D’une manière générale, les sociaux-démocrates – que ce soient les partis, les syndicats quand ils en sont proches, ou les think tanks qui étaient très actifs au moment où la « troisième voie5 » avait le vent en poupe – peinent à produire des idées nouvelles.
Je trouve intéressantes quelques idées qui circulent actuellement, comme celle de l’État investisseur social, ou celle de la pré-distribution6 qui en est assez proche. Elles consistent à modifier le processus actuel de redistribution des richesses en corrigeant les inégalités à la source, voire avant qu’elles ne se forment, et non plus a posteriori. Mais ces idées tardent à prendre corps, voire à être transformées en programme de gouvernement là où ce serait possible. Et cela reste assez pauvre, par comparaison avec ce que la social-démocratie a déjà apporté au débat intellectuel, notamment durant les années 1930.
Je fais plutôt le diagnostic d’un faible dynamisme intellectuel. Il est symptomatique que les idées qui apparaissent nouvelles et originales viennent en réalité d’autres cercles intellectuels, écologistes ou altermondialistes. C’est le cas du revenu d’existence7 défendu par Hamon lors de sa campagne. Auparavant, de telles idées n’étaient diffusées que dans des courants microscopiques, comme Utopia au sein du PS français, qui n’a jamais eu le moindre poids politique, ni à l’intérieur ni à l’extérieur du parti.
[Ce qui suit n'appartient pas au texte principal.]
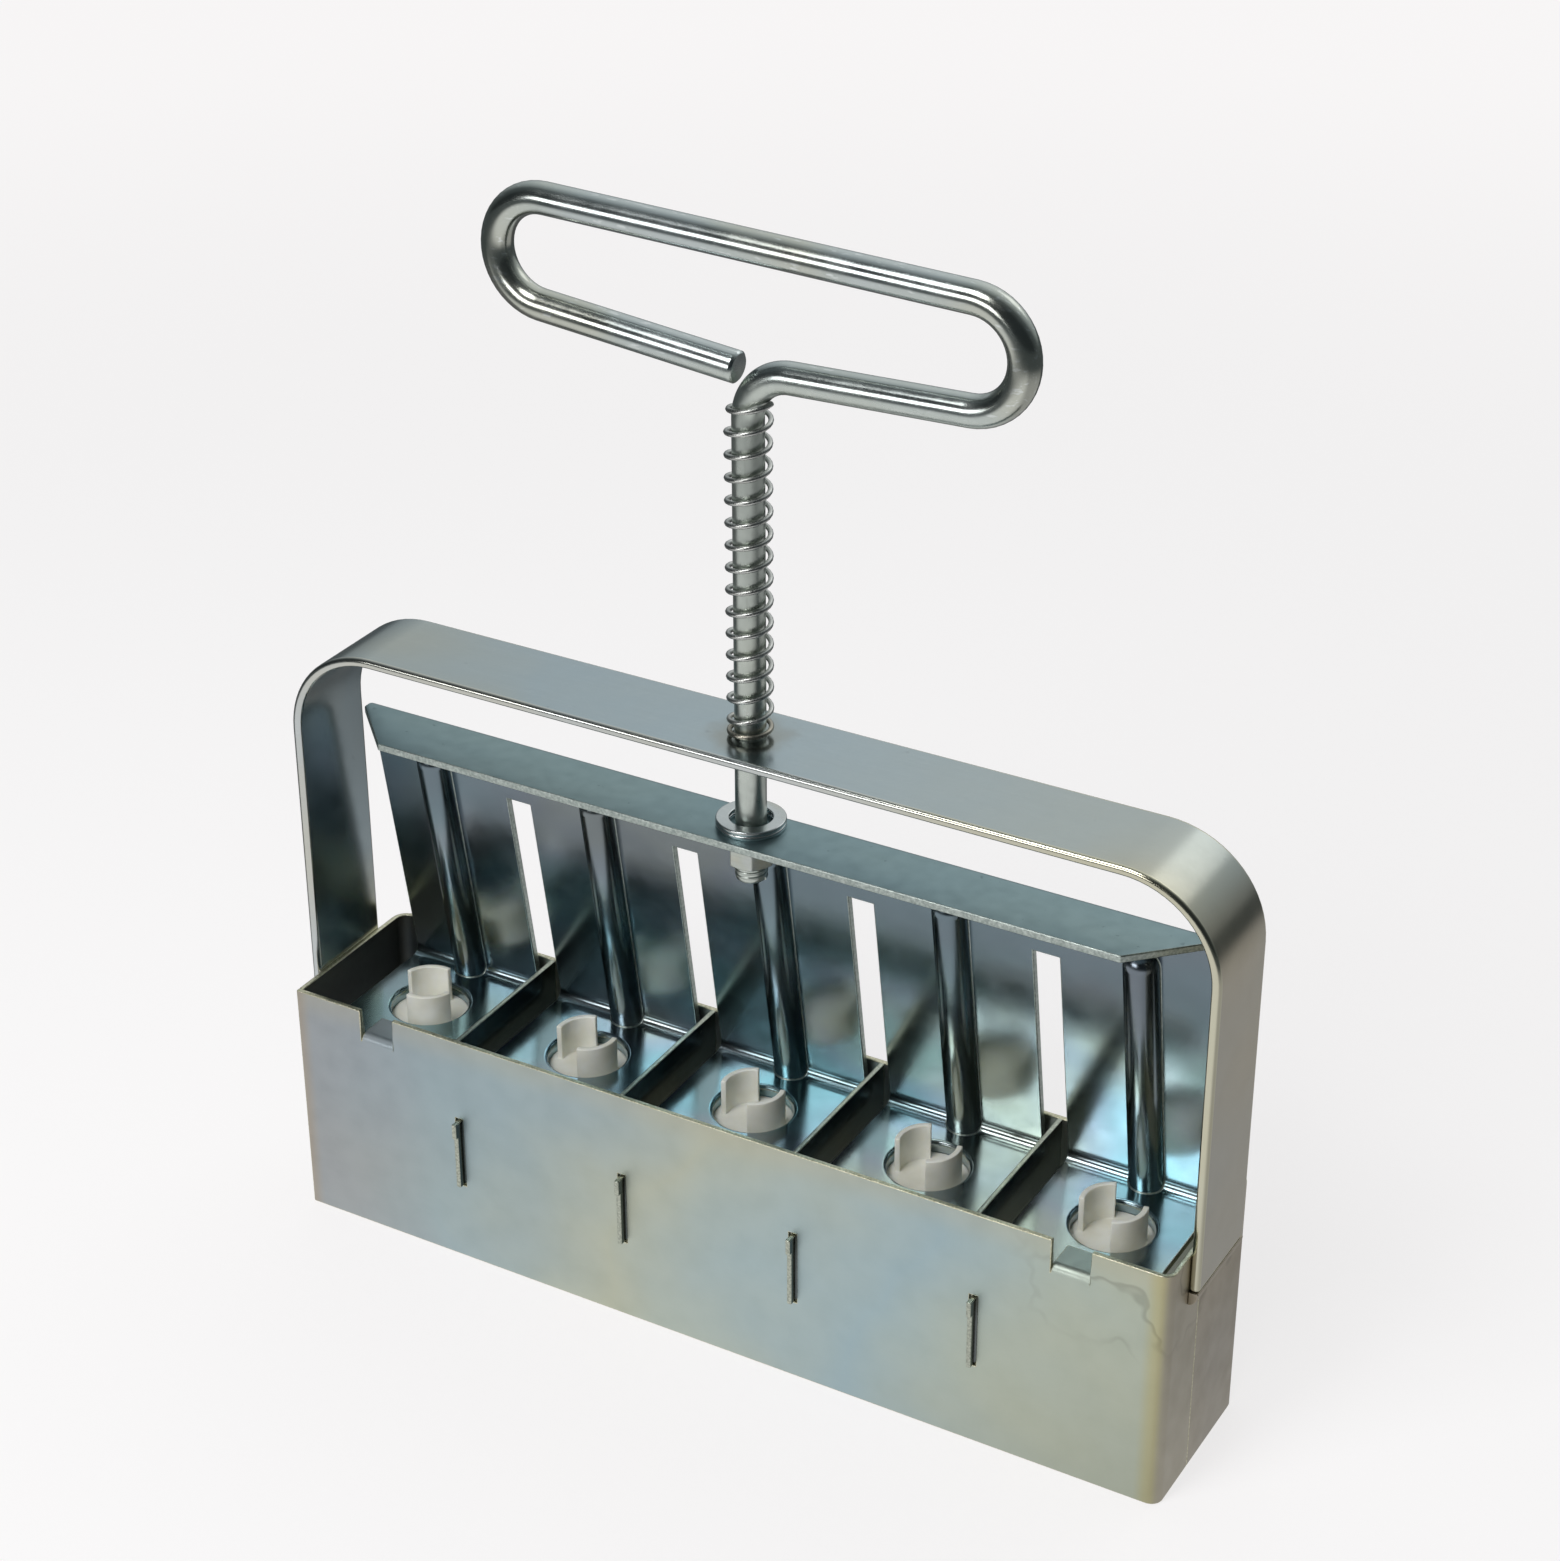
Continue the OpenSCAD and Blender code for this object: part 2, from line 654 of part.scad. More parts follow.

Voir Hamon faire campagne sur des thèmes aussi minoritaires a quelque chose d’assez ironique. Ce n’est pas un mal en soi, mais c’est l’indice d’un problème très profond. Sur le plan intellectuel comme sur le plan électoral, un espace social-démocrate – tel qu’il est souvent conçu, comme un « juste milieu » entre le centre-droit néolibéral et la gauche radicale – n’aura probablement plus la capacité de reconquérir la taille et l’hégémonie qui furent les siennes durant les dernières décennies. En dehors de quelques situations locales, cet espace est voué à demeurer très réduit dans les années à venir. Mais je parle ici d’idées et d’espace politique : les organisations partisanes n’y sont pas « scotchées » et peuvent avoir des destins plus heureux.